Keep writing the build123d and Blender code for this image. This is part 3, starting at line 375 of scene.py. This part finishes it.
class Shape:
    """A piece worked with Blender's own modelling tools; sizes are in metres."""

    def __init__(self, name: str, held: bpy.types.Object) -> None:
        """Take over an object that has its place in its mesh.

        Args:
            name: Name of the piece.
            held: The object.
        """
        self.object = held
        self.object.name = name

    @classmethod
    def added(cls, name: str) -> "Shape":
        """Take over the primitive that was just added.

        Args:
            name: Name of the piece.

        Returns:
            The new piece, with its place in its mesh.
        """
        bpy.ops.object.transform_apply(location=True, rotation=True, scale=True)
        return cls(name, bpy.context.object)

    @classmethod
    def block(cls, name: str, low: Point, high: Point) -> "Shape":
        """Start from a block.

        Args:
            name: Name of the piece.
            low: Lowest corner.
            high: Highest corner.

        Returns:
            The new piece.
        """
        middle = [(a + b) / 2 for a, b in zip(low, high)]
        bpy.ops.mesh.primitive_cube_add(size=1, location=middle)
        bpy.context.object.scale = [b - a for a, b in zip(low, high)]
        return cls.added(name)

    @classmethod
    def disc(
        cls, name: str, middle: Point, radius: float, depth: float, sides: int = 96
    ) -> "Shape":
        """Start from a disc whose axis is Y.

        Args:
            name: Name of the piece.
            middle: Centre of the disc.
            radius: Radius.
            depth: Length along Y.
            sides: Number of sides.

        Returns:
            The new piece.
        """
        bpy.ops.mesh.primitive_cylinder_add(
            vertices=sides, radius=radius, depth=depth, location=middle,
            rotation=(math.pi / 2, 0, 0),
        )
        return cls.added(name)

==

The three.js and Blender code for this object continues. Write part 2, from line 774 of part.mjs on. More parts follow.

==

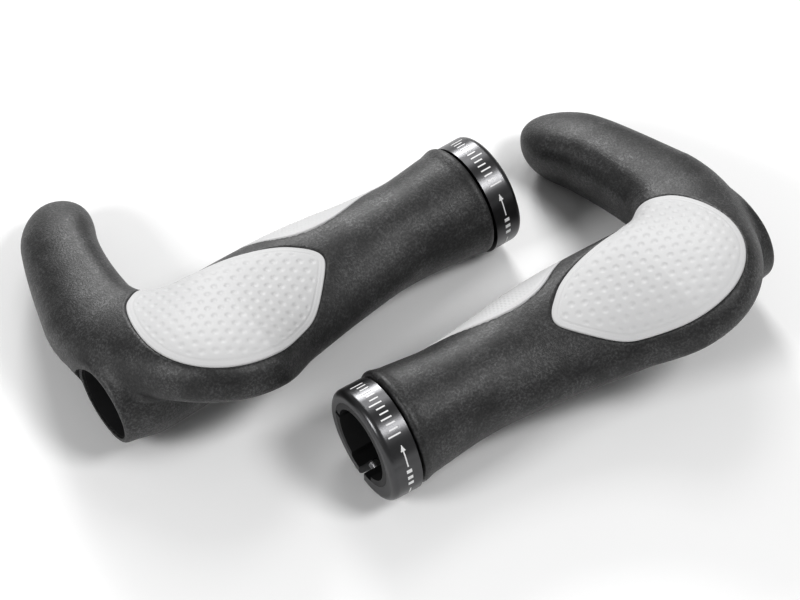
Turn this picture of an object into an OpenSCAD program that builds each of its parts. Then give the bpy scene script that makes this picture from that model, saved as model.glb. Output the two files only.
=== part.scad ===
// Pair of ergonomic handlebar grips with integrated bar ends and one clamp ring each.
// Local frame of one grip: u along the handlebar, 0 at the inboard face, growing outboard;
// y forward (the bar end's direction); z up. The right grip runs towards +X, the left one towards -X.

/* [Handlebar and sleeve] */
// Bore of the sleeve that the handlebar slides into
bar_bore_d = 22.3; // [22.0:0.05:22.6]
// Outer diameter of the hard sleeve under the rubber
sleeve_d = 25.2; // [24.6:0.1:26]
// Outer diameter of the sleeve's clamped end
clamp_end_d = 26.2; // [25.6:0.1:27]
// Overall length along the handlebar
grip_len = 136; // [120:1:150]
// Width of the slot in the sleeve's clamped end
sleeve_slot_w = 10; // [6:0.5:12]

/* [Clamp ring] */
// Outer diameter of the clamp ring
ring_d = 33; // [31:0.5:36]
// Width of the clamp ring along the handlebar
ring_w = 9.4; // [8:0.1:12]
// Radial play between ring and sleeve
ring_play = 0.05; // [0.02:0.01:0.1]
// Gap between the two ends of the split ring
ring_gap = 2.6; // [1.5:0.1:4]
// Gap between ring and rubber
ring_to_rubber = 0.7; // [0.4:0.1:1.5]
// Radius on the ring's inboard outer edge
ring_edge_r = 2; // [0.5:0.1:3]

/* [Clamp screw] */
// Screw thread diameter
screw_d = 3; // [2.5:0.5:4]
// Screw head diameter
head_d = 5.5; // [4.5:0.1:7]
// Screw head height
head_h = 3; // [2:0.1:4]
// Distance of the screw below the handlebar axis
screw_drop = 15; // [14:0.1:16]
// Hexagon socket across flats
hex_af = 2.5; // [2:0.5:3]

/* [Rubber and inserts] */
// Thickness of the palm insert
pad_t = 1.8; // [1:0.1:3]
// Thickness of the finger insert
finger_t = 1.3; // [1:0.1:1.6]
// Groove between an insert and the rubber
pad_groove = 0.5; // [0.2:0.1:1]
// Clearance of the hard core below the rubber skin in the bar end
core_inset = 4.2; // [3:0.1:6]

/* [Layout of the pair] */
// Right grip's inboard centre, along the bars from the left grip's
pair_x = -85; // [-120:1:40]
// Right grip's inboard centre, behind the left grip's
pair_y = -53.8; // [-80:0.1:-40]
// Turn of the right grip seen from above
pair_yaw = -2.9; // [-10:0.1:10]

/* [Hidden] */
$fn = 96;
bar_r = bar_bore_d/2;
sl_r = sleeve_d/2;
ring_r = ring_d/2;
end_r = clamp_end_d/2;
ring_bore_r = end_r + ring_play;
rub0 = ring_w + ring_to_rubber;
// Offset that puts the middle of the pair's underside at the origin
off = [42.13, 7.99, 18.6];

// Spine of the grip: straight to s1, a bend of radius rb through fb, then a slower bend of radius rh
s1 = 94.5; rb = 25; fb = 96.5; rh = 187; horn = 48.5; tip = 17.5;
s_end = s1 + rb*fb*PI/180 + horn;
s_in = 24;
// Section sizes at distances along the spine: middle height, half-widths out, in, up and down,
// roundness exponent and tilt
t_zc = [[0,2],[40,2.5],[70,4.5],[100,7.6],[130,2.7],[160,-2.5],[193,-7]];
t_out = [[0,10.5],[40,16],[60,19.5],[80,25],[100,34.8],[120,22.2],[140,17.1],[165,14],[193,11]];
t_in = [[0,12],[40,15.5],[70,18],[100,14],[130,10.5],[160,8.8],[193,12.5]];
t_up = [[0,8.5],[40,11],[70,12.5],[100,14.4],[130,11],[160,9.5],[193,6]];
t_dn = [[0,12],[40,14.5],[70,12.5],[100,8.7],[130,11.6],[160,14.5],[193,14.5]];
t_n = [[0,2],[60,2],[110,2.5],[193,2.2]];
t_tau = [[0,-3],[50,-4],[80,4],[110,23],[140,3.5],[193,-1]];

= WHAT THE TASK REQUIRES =
Begin with the line containing "Keep writing the" and end with the line containing "high: Highest corner."; repeat every line from start to finish exactly, and nothing outside them.

= TASK SOLUTION =
Keep writing the build123d and Blender code for this image. This is part 3, starting at line 375 of scene.py. This part finishes it.
class Shape:
    """A piece worked with Blender's own modelling tools; sizes are in metres."""

    def __init__(self, name: str, held: bpy.types.Object) -> None:
        """Take over an object that has its place in its mesh.

        Args:
            name: Name of the piece.
            held: The object.
        """
        self.object = held
        self.object.name = name

    @classmethod
    def added(cls, name: str) -> "Shape":
        """Take over the primitive that was just added.

        Args:
            name: Name of the piece.

        Returns:
            The new piece, with its place in its mesh.
        """
        bpy.ops.object.transform_apply(location=True, rotation=True, scale=True)
        return cls(name, bpy.context.object)

    @classmethod
    def block(cls, name: str, low: Point, high: Point) -> "Shape":
        """Start from a block.

        Args:
            name: Name of the piece.
            low: Lowest corner.
            high: Highest corner.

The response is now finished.